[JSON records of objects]
======

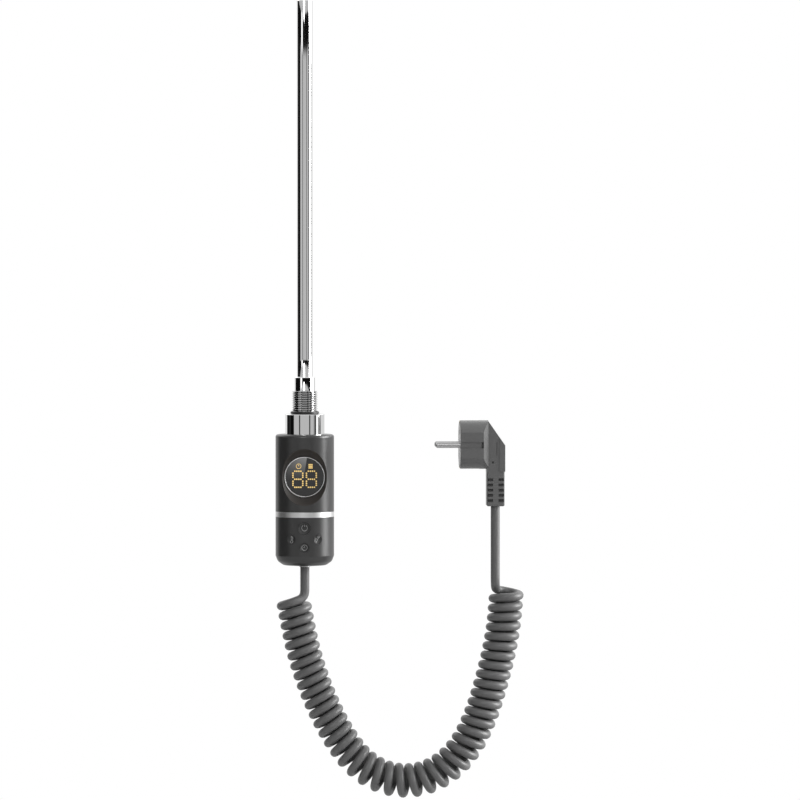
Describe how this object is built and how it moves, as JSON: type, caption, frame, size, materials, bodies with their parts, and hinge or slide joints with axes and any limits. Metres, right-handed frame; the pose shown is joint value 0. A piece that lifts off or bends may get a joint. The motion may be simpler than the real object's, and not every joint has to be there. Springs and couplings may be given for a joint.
{
  "type": "electric immersion heating rod",
  "caption": "Chrome immersion heating rod with a pipe thread, round controller head with display and buttons, curly mains cord and angled plug.",
  "frame": {"origin": "on the rod's axis at the top of the sealing ring, where the boss that the rod screws into seats", "axes": "+Z along the rod, away from the head; the display faces -Y; +X towards the side the plug hangs on"},
  "size_m": [0.2019, 0.0472, 0.6443],
  "materials": {
    "steel_sheath": "polished",
    "magnesia": "pressed powder",
    "resistance_wire": "drawn wire",
    "ceramic": "fired, unglazed",
    "nickel_pin": "drawn",
    "tinned_crimp": "tinned",
    "end_seal": "potted",
    "sensor_can": "drawn",
    "fuse_can": "drawn",
    "chromed_fitting": "polished",
    "seal_rubber": "moulded",
    "chromed_sleeve": "polished",
    "ring_steel": "stamped",
    "head_plastic": "fine satin",
    "satin_trim": "satin",
    "screw_steel": "zinc plated",
    "silicone": "moulded",
    "bezel_metal": "satin",
    "dark_glass": "polished",
    "lit_amber": "lit",
    "module_plastic": "moulded",
    "circuit_board": "solder mask",
    "relay_plastic": "moulded",
    "chip_plastic": "moulded",
    "can_metal": "sleeved",
    "block_plastic": "moulded",
    "lead_insulation": "extruded",
    "switch_plastic": "moulded",
    "button_plastic": "satin",
    "clamp_plastic": "moulded",
    "cord_ring_metal": "satin",
    "cord_jacket": "satin, extruded",
    "plug_plastic": "satin, moulded",
    "pin_metal": "nickel plated",
    "carrier_plastic": "moulded",
    "earth_metal": "tinned"
  },
  "bodies": {
    "fitting": {"heating_sheath": "steel_sheath", "magnesia_fill": "magnesia", "resistance_winding": "resistance_wire", "terminal_pins": "nickel_pin", "crimp_connectors": "tinned_crimp", "ceramic_core": "ceramic", "sheath_end_seal": "end_seal", "temperature_sensor": "sensor_can", "thermal_fuse": "fuse_can", "threaded_fitting": "chromed_fitting", "sealing_ring": "seal_rubber", "cover_sleeve": "chromed_sleeve", "swivel_ring": "ring_steel", "swivel_seal": "seal_rubber"},
    "head": {"upper_housing": "head_plastic", "trim_band": "satin_trim", "housing_screws": "screw_steel", "lower_housing": "head_plastic", "housing_seal": "silicone", "bezel_ring": "bezel_metal", "display_lens": "dark_glass", "display_digits": "lit_amber", "status_icons": "lit_amber", "display_module": "module_plastic", "display_board": "circuit_board", "main_board": "circuit_board", "relay": "relay_plastic", "power_module": "module_plastic", "capacitors": "can_metal", "microcontroller": "chip_plastic", "terminal_block": "block_plastic", "terminal_screws": "screw_steel", "element_leads": "lead_insulation", "mains_leads": "lead_insulation", "button_board": "circuit_board", "button_switches": "switch_plastic", "cord_ring": "cord_ring_metal", "cord_clamp": "clamp_plastic", "clamp_screws": "screw_steel", "cord_tail_heater": "cord_jacket", "curly_cord": "cord_jacket", "cord_tail_plug": "cord_jacket", "plug_body": "plug_plastic", "plug_pins": "pin_metal", "plug_carrier": "carrier_plastic", "earth_contacts": "earth_metal", "earth_socket": "earth_metal"},
    "power_button": {"power_button": "button_plastic"},
    "temperature_button": {"temperature_button": "button_plastic"},
    "mode_button": {"mode_button": "button_plastic"},
    "timer_button": {"timer_button": "button_plastic"}
  },
  "joints": [
    {"name": "head_swivel", "type": "hinge", "parent": "fitting", "child": "head", "pos_m": [0, 0, 0], "axis": [0, 0, 1], "range_deg": [-170, 170]},
    {"name": "power_press", "type": "slide", "parent": "head", "child": "power_button", "axis": [0, 1, 0], "range_m": [0, 0.0006], "stiffness_N_per_m": 600},
    {"name": "temperature_press", "type": "slide", "parent": "head", "child": "temperature_button", "axis": [0.4602, 0.8878, 0], "range_m": [0, 0.0006], "stiffness_N_per_m": 600},
    {"name": "mode_press", "type": "slide", "parent": "head", "child": "mode_button", "axis": [-0.4602, 0.8878, 0], "range_m": [0, 0.0006], "stiffness_N_per_m": 600},
    {"name": "timer_press", "type": "slide", "parent": "head", "child": "timer_button", "axis": [0, 1, 0], "range_m": [0, 0.0006], "stiffness_N_per_m": 600}
  ]
}
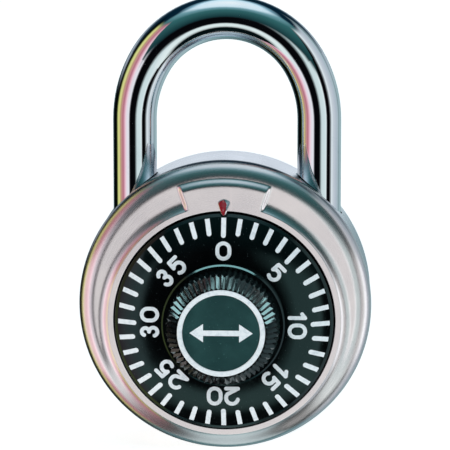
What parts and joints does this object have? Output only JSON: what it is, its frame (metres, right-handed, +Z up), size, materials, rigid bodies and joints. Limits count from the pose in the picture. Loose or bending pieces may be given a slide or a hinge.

======

Repeat every entry word for word.

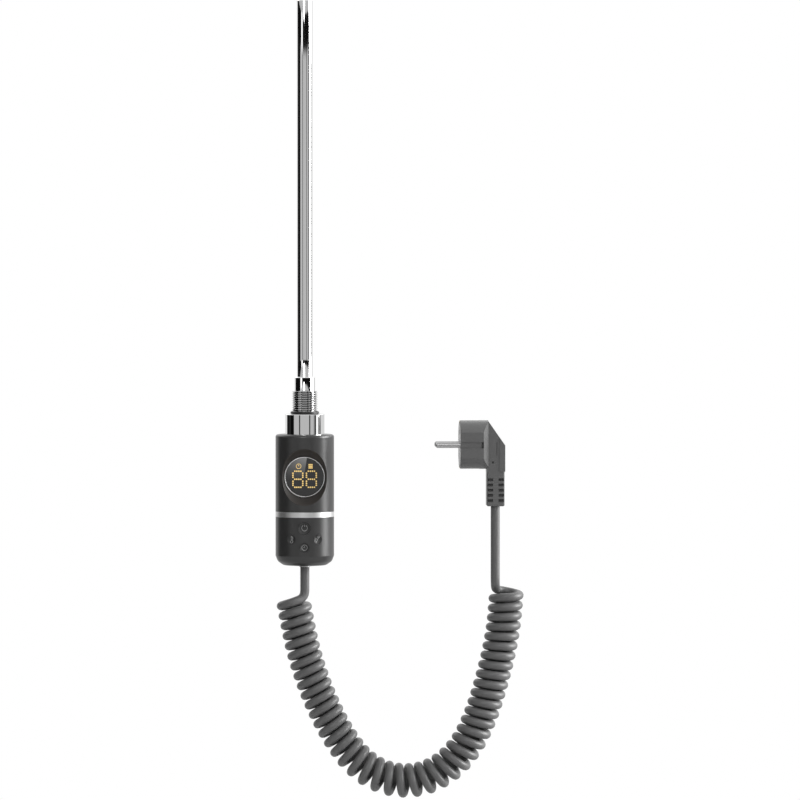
Describe how this object is built and how it moves, as JSON: type, caption, frame, size, materials, bodies with their parts, and hinge or slide joints with axes and any limits. Metres, right-handed frame; the pose shown is joint value 0. A piece that lifts off or bends may get a joint. The motion may be simpler than the real object's, and not every joint has to be there. Springs and couplings may be given for a joint.
{
  "type": "electric immersion heating rod",
  "caption": "Chrome immersion heating rod with a pipe thread, round controller head with display and buttons, curly mains cord and angled plug.",
  "frame": {"origin": "on the rod's axis at the top of the sealing ring, where the boss that the rod screws into seats", "axes": "+Z along the rod, away from the head; the display faces -Y; +X towards the side the plug hangs on"},
  "size_m": [0.2019, 0.0472, 0.6443],
  "materials": {
    "steel_sheath": "polished",
    "magnesia": "pressed powder",
    "resistance_wire": "drawn wire",
    "ceramic": "fired, unglazed",
    "nickel_pin": "drawn",
    "tinned_crimp": "tinned",
    "end_seal": "potted",
    "sensor_can": "drawn",
    "fuse_can": "drawn",
    "chromed_fitting": "polished",
    "seal_rubber": "moulded",
    "chromed_sleeve": "polished",
    "ring_steel": "stamped",
    "head_plastic": "fine satin",
    "satin_trim": "satin",
    "screw_steel": "zinc plated",
    "silicone": "moulded",
    "bezel_metal": "satin",
    "dark_glass": "polished",
    "lit_amber": "lit",
    "module_plastic": "moulded",
    "circuit_board": "solder mask",
    "relay_plastic": "moulded",
    "chip_plastic": "moulded",
    "can_metal": "sleeved",
    "block_plastic": "moulded",
    "lead_insulation": "extruded",
    "switch_plastic": "moulded",
    "button_plastic": "satin",
    "clamp_plastic": "moulded",
    "cord_ring_metal": "satin",
    "cord_jacket": "satin, extruded",
    "plug_plastic": "satin, moulded",
    "pin_metal": "nickel plated",
    "carrier_plastic": "moulded",
    "earth_metal": "tinned"
  },
  "bodies": {
    "fitting": {"heating_sheath": "steel_sheath", "magnesia_fill": "magnesia", "resistance_winding": "resistance_wire", "terminal_pins": "nickel_pin", "crimp_connectors": "tinned_crimp", "ceramic_core": "ceramic", "sheath_end_seal": "end_seal", "temperature_sensor": "sensor_can", "thermal_fuse": "fuse_can", "threaded_fitting": "chromed_fitting", "sealing_ring": "seal_rubber", "cover_sleeve": "chromed_sleeve", "swivel_ring": "ring_steel", "swivel_seal": "seal_rubber"},
    "head": {"upper_housing": "head_plastic", "trim_band": "satin_trim", "housing_screws": "screw_steel", "lower_housing": "head_plastic", "housing_seal": "silicone", "bezel_ring": "bezel_metal", "display_lens": "dark_glass", "display_digits": "lit_amber", "status_icons": "lit_amber", "display_module": "module_plastic", "display_board": "circuit_board", "main_board": "circuit_board", "relay": "relay_plastic", "power_module": "module_plastic", "capacitors": "can_metal", "microcontroller": "chip_plastic", "terminal_block": "block_plastic", "terminal_screws": "screw_steel", "element_leads": "lead_insulation", "mains_leads": "lead_insulation", "button_board": "circuit_board", "button_switches": "switch_plastic", "cord_ring": "cord_ring_metal", "cord_clamp": "clamp_plastic", "clamp_screws": "screw_steel", "cord_tail_heater": "cord_jacket", "curly_cord": "cord_jacket", "cord_tail_plug": "cord_jacket", "plug_body": "plug_plastic", "plug_pins": "pin_metal", "plug_carrier": "carrier_plastic", "earth_contacts": "earth_metal", "earth_socket": "earth_metal"},
    "power_button": {"power_button": "button_plastic"},
    "temperature_button": {"temperature_button": "button_plastic"},
    "mode_button": {"mode_button": "button_plastic"},
    "timer_button": {"timer_button": "button_plastic"}
  },
  "joints": [
    {"name": "head_swivel", "type": "hinge", "parent": "fitting", "child": "head", "pos_m": [0, 0, 0], "axis": [0, 0, 1], "range_deg": [-170, 170]},
    {"name": "power_press", "type": "slide", "parent": "head", "child": "power_button", "axis": [0, 1, 0], "range_m": [0, 0.0006], "stiffness_N_per_m": 600},
    {"name": "temperature_press", "type": "slide", "parent": "head", "child": "temperature_button", "axis": [0.4602, 0.8878, 0], "range_m": [0, 0.0006], "stiffness_N_per_m": 600},
    {"name": "mode_press", "type": "slide", "parent": "head", "child": "mode_button", "axis": [-0.4602, 0.8878, 0], "range_m": [0, 0.0006], "stiffness_N_per_m": 600},
    {"name": "timer_press", "type": "slide", "parent": "head", "child": "timer_button", "axis": [0, 1, 0], "range_m": [0, 0.0006], "stiffness_N_per_m": 600}
  ]
}
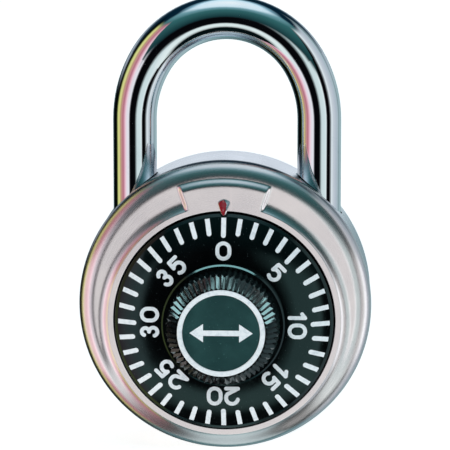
What parts and joints does this object have? Output only JSON: what it is, its frame (metres, right-handed, +Z up), size, materials, rigid bodies and joints. Limits count from the pose in the picture. Loose or bending pieces may be given a slide or a hinge.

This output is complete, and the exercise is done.